My mind, once a great source of joy and pleasure, is now dull, untrustworthy, and mediocre. I can’t concentrate, I can’t wrap my brain around new ideas; my memory is shot. I am incapable of intellectual commitment. To avoid embarrassment and failure, I avoid mental challenges. I stay out of political and intellectual discussions, stay safe within the lines, hiding behind the boundaries of what I know I can still do.
On a daily basis, I manage “the now” successfully. My family and friends say I’m more present and relaxed; they like the new “me.” But from where I sit, the spark that used to make me me, is gone. I miss is excitement, chi, the sense of vitality. I feel as if I am coasting through life, unable to commit myself to anything new, unwilling to initiate, to dive in. I back away instead. I conserve my energy, always holding back.
Yet these deficits don’t show on the outside.
I’m reminded of a time when I was young, when the most powerful emotions I felt barely registered on my face. I could be feeling desperate and suicidal, and no one would knew.

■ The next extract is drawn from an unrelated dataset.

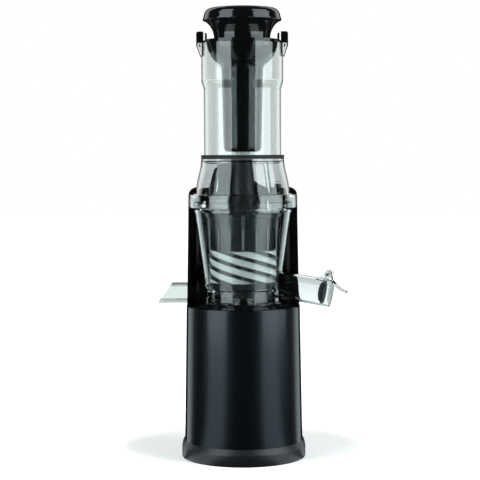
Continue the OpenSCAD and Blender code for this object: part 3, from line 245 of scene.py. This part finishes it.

Still, I feel like no one knows.
As you read this, you, in fact, might be saying, “But Laura’s doing this. Laura’s doing that.” Just look at all the things in her newsletter. And objectively, yes, that is true. Within safe boundaries, I am functioning well.
Now, I’m just trying to tell you how it feels. It feels empty. It feels flat. It feels lonely. I’m missing a part of myself that to me, always felt like the core. There is no big, creative force inspiring me to the next thing. There is no spark. There is no excitement. It is as if my life is on hold.
I miss the feeling of being passionately wrapped up in creation.
Up until now, I haven’t cared. I’ve been content with the status quo: teaching and family life. I haven’t had the energy, will or staying power to do more. I still don’t. There is a wall inside, something that stops me. That protects me. Yet I seem to have reached the point in my post-cancer recovery where just being grateful that I’m alive is not enough. I want to feel passionate engagement again.
“I would love to be that woman again, but she died in 1988. While I shall always miss her, I do not idealize her. She wasn’t much fun. She steeped herself in her work and was often unavailable for her friends and family; she was so attentive to her patients’ needs that there was not much left for herself. She could not paint and she wrote nothing that was not medical.
“I began to value the fledgling parts of the new me. I learned to use a new yardstick in an old world while others continued to measure my performance against their memory of me and weigh their losses.”